The McLean Deluxe: I ate this product often, probably because I strongly wanted it to succeed. If McDonald’s could get mainstream America to accept a better-for-you burger, a new behavioral path would be blazed. But this wouldn’t be that game-changer. The problem seemed to be the execution. Either the burger sat forever in the holding bin because it wasn’t ordered much, or it was made from scratch each time for the same reason, forcing the orderer to wait. And wait.  And wait. It didn’t help that the breakthrough ingredient was carrageenan, a binding agent extracted from seaweed. In the days before Spongebob Squarepants and The Little Mermaid, consumers viewed seaweed as the slimy refuse that washed ashore at low tide.
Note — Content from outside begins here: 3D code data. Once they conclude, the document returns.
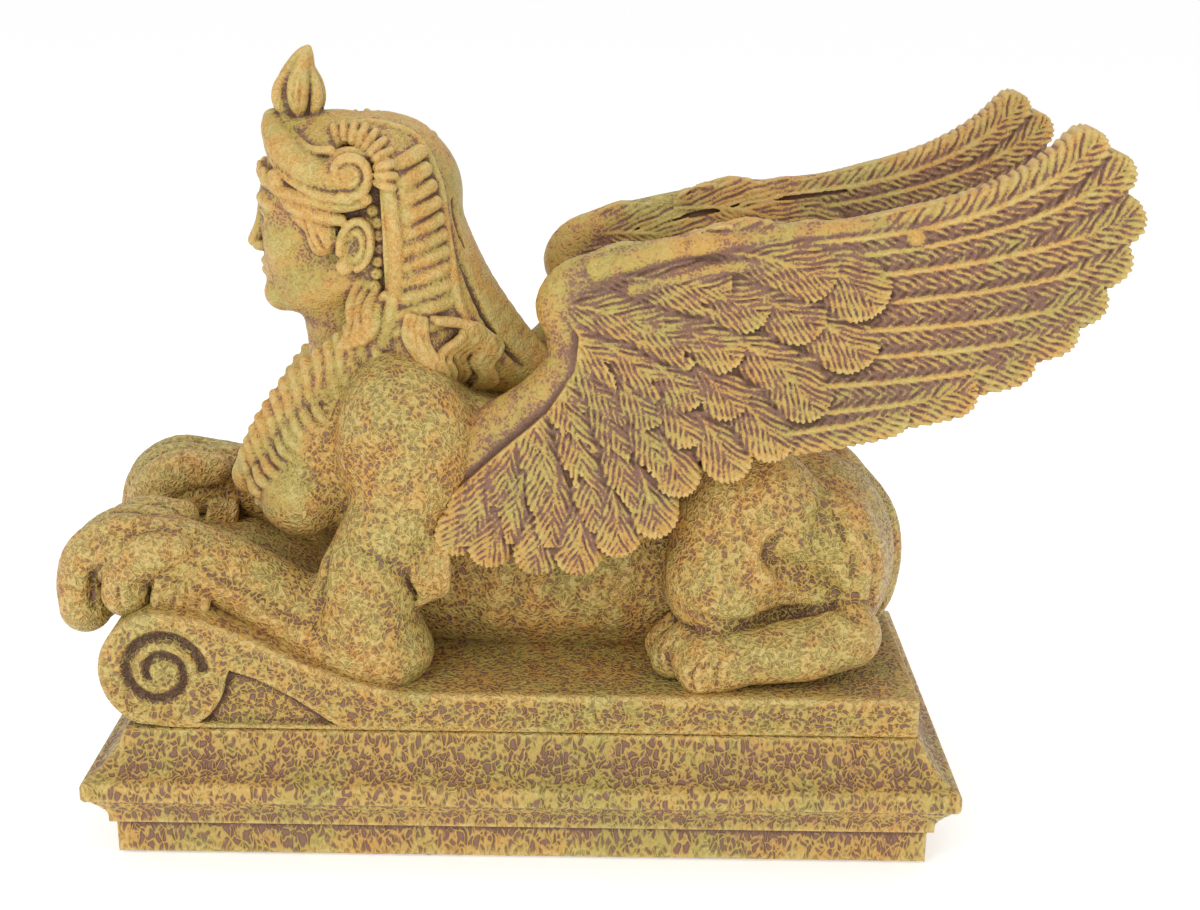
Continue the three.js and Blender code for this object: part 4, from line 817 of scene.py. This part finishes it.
def coverts():
    """Rows of short feathers, fanned round the wrist of the wing. Every other row is shifted by
    half a feather, as tiles are."""
    made = []
    spread = FAN["to"] - FAN["from"]
    for row, (share, number) in enumerate(COVERT_ROWS):
        for n in range(number):
            angle = FAN["from"] + spread * (n + 0.5 * (row % 2) + 0.25) / number
            reach = float(np.interp(angle, FAN_REACH[:, 0], FAN_REACH[:, 1])) * share
            half_width = math.radians(COVERT["width"] * reach * spread / number)
            angle += shake.uniform(-1.2, 1.2)
            tip = COVERT["tip"] + shake.uniform(-0.03, 0.02)
            start = max(0.0, 1 - COVERT["length"] / reach)
            bend = []
            for share_of_reach, turn in zip((start, (1 + start) / 2, tip), COVERT["turns"]):
                a, out = math.radians(angle + turn), reach * share_of_reach
                bend.append((FAN["x"] + out * math.cos(a), FAN["z"] + out * math.sin(a)))
            made.append(feather(*bend, half_width, "covert"))
    return made


# %% [markdown]
# ## The relief of a wing
# A height is worked out for each place of the wing seen from the side, as a carver thinks of low
# relief. The spine of a feather gives how far along and how far across a place is, and from those
# two numbers come the edge, the rise, the shaft and the barbs. Modelling each barb as a mesh of
# its own would take millions of triangles and leave seams.

# %% The relief of a wing
def across_and_along(spine, gx, gz):
    """For each place: how far from the spine, on which side, and how far along it."""
    far, side, along = (np.full(gx.shape, v) for v in (99.0, 0.0, 0.0))
    walked = 0.0
    for s, (a, b) in enumerate(zip(spine[:-1], spine[1:])):
        v = b - a
        length = np.hypot(*v)
        raw = ((gx - a[0]) * v[0] + (gz - a[1]) * v[1]) / length**2
        t = np.clip(raw, 0, 1)
        off = np.hypot(gx - a[0] - v[0] * t, gz - a[1] - v[1] * t)
        closer = off < far
        far = np.where(closer, off, far)
        side = np.where(closer, ((gx - a[0]) * v[1] - (gz - a[1]) * v[0]) / length, side)
        reached = raw if s == len(spine) - 2 else t
        along = np.where(closer, walked + length * reached, along)
        walked += length
    return far, side, along, walked


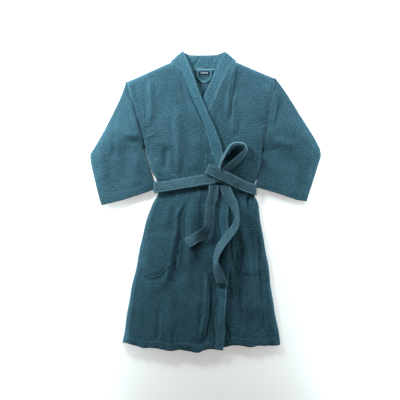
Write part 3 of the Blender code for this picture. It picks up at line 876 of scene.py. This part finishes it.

Taco Bell’s Border Lites: Understanding the influence Taco Bell wielded back in the 1980s and ‘90s is difficult today. Then-president John Martin was the industry’s Steve Jobs, changing the market through the addition of products like 49-, 59- and 69-cent tacos. But Martin had his Newtown in the reduced-calorie versions of products that surfer dudes had been scarfing down with little worry about their figures. The Taco Bell super-user shopped for value—the most bulk they could get for a buck or two. The flavor of the Lites was good, but that was irrelevant. It didn’t help that Martin had lost considerable weight before the rollout, prompting speculation that the introduction was an ego indulgence.

Hardee’s The Lean 1: There was some thinning, all right—of sales. A lean burger didn’t jibe with the image of Hardee’s as a place where you could get a hot, dripping burger, or an indulgent breakfast of biscuits and sausage gravy. Amazingly, burger lovers in the small towns of the Southeast, Hardee’s core market at the time, weren’t craving a sandwich that cut their fat intake.

KFC’s Lite ‘n Crispy: More than two decades ago, Col. Sanders’ brainchild was already feeling intense pressure to offer chicken that wasn’t battered and fried. With Lite ‘n Crispy, one of the chain’s first nods to health, the chicken was still breaded and fried, but the skin was removed first. The fat and calorie counts dropped accordingly. So, apparently, did appreciation of something called Lite. Before completing the chicken’s rollout in the early1990s, KFC decided to change the name to Skinfree Crispy. Oven-baked, grilled and more skinless chicken would follow.